The protest followed violent clashes on Sunday when the local municipality took down signs that had been hung in a strictly Orthodox neighbourhood instructing women not to walk on the same pavement as men, to dress modestly and not to loiter by the local synagogue.

The Bet Shemesh municipality had previously preferred not to intervene, but the growing public spotlight on the exclusion of women by the strictly Orthodox forced them to act.

In recent weeks, the reluctance of advertisers to put pictures of women on billboards in Jerusalem and the insistence of the strictly Orthodox that women should sit at the back of buses have hit Israeli and international headlines.

Bet Shemesh has been the scene of a number of clashes between the growing strictly Orthodox community - especially the Toldoth Aharon Chasidic group - and others.

Most recently, girls attending a state-run school serving the national-religious stream, were attacked by Toldoth Aharon men. In a number of cases, girls as young as eight or nine were spat at and called "prostitutes".

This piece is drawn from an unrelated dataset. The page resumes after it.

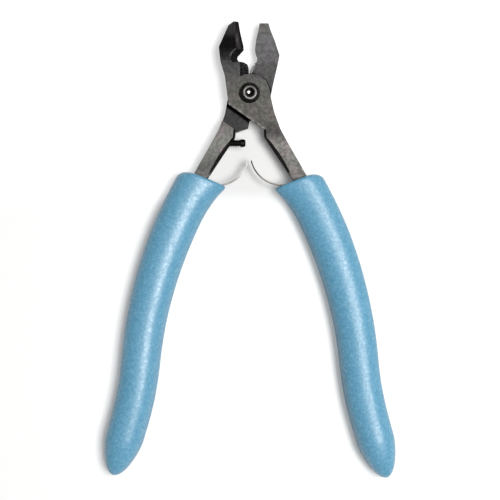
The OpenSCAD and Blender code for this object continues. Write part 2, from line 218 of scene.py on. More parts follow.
def dome(s):
    """Half width near the end, as a share: sqrt(1 - k * k) * (1 - 0.18 k), k along the dome."""
    k = np.clip(s - GRIP_L + DOME_L, 0, DOME_L) / DOME_L
    return np.sqrt(np.maximum(0, 1 - k * k)) * (1 - 0.18 * k)


def rounding(s, depth, length):
    """How far a side is drawn in at distance s from the mouth, on a quarter ellipse."""
    k = np.clip(1 - s / length, 0, 1)
    return depth * (1 - np.sqrt(np.maximum(0, 1 - k * k)))


def squarish(v, power):
    """Raises the size of a sine or cosine to 2 / power and keeps its sign: a rounded square."""
    return np.sign(v) * np.abs(v) ** (2 / power)


def grip_surface(slip):
    """Rings of the right grip: a recess for the tang, the mouth's lip, the body, the dome.

    At distance s a ring has an outer half width, an inner one that swells by
    GUARD_OUT * exp(-(s / 6.5 mm) ** 1.6) at the mouth, and a half thickness. Its point at angle
    a lies at (cos a, sin a) of a rounded square of GRIP_POWER, and its crest is shifted outwards
    near the mouth. A mould line stands proud at mid height along the inner side.
    """
    around = 112
    a = (np.arange(around) + 0.5) * 2 * np.pi / around
    lip = LIP_L * (1 - np.cos(np.linspace(0.12, 1, 12) * np.pi / 2))
    body = np.linspace(1.5 * MM, GRIP_L - DOME_L, 150)
    end = GRIP_L - DOME_L + DOME_L * np.sin(np.linspace(0.02, 0.985, 40) * np.pi / 2)
    s = np.concatenate([lip, body, end])[:, None]
    lip_rounding = rounding(s, 1.1 * MM, LIP_L)
    outer = (GRIP_HALF_W - OUTER_WAIST * ramp(s, 25 * MM, 85 * MM)) * dome(s)
    outer = outer - rounding(s, 4.6 * MM, 3.6 * MM)
    inner = GRIP_HALF_W - INNER_WAIST * ramp(s, 25 * MM, 60 * MM)
    inner = (inner - INNER_END * ramp(s, 90 * MM, 115 * MM)) * dome(s)
    inner = inner + GUARD_OUT * np.exp(-((s / (6.5 * MM)) ** 1.6)) - lip_rounding
    half_t = GRIP_T / 2 * dome(s) ** 0.8 - lip_rounding
    c = squarish(np.cos(a), GRIP_POWER)[None, :]
    z = half_t * squarish(np.sin(a), GRIP_POWER)[None, :]
    crest = CREST_OUT * (1 - ramp(s, 10 * MM, 50 * MM)) * dome(s)
    u = np.where(c > 0, c * outer, c * inner) + crest * (1 - c * c)
    at_line = np.exp(-((np.sin(a) / 0.05) ** 4)) * (np.cos(a) < 0)
    u = u - MOULD_LINE * at_line[None, :] * ramp(s, 3 * MM, 9 * MM) * dome(s)

    # The mouth's end face turns in to a slot around the tang and the foot of the leaf spring
    slot_mid = -2.0 * MM
    slot_half_w = 4.9 * MM
    slot_half_t = 2.75 * MM
    slot_u = slot_mid + slot_half_w * squarish(np.cos(a), 7)
    slot_z = slot_half_t * squarish(np.sin(a), 7)
    blend = np.array([1, 1, 1, 0.97, 0.9, 0.6, 0.3])[:, None]
    slot_s = np.array([6, 3, 0.5, 0.12, 0.0, -0.05, -0.03])[:, None] * MM
    slot_u = blend * slot_u + (1 - blend) * u[0]
    slot_z = blend * slot_z + (1 - blend) * z[0]
    s = np.concatenate([np.repeat(slot_s, around, 1), np.repeat(s, around, 1)])
    u = np.concatenate([slot_u, u])
    z = np.concatenate([slot_z, z])
    slant = MOUTH_SLANT * u * np.maximum(0, 1 - np.maximum(s, 0) / (14 * MM))
    xy = handle_point(s + slip + slant, u)
    return np.concatenate([xy, (MID_Z + z)[..., None]], axis=-1)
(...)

President Shimon Peres also weighed in on the issue, saying on Tuesday that radical strictly-Orthodox elements "are not the masters of the land". The president said that "no one has the right to raise a hand or threaten girls or women" and called upon Israelis to join the protest in Bet Shemesh.

Meanwhile, the IDF chief of staff, Lieutenant General Benny Gantz, sought to draw a line under female exclusion the army. He said in an interview on Tuesday that religious soldiers would not be exempted from attending military events where female soldiers sing. Lt-Gen Gantz made a distinction between "formal ceremonies organised by army units", where women would continue to appear and sing, and "non-formal recreational events" where "we can respect people's wishes" and religious soldiers could choose not to attend.

The issue has been bedevilling the IDF ever since four officer cadets were thrown off the officers' course for leaving an event at which a woman sang.

While some rabbis and religious soldiers have tried to make this a "red-line" issue on which they refuse to compromise, many religious officers are insisting that it unfairly charcaterises them as fanatics.

"In all my positions in the army, I have never left a ceremony, even if a woman was singing," said Lieutenant Colonel Eyal Asraf, the commander of the Golani Brigade's training base. "It didn't topple my spiritual world and the large majority of religious soldiers can deal with it."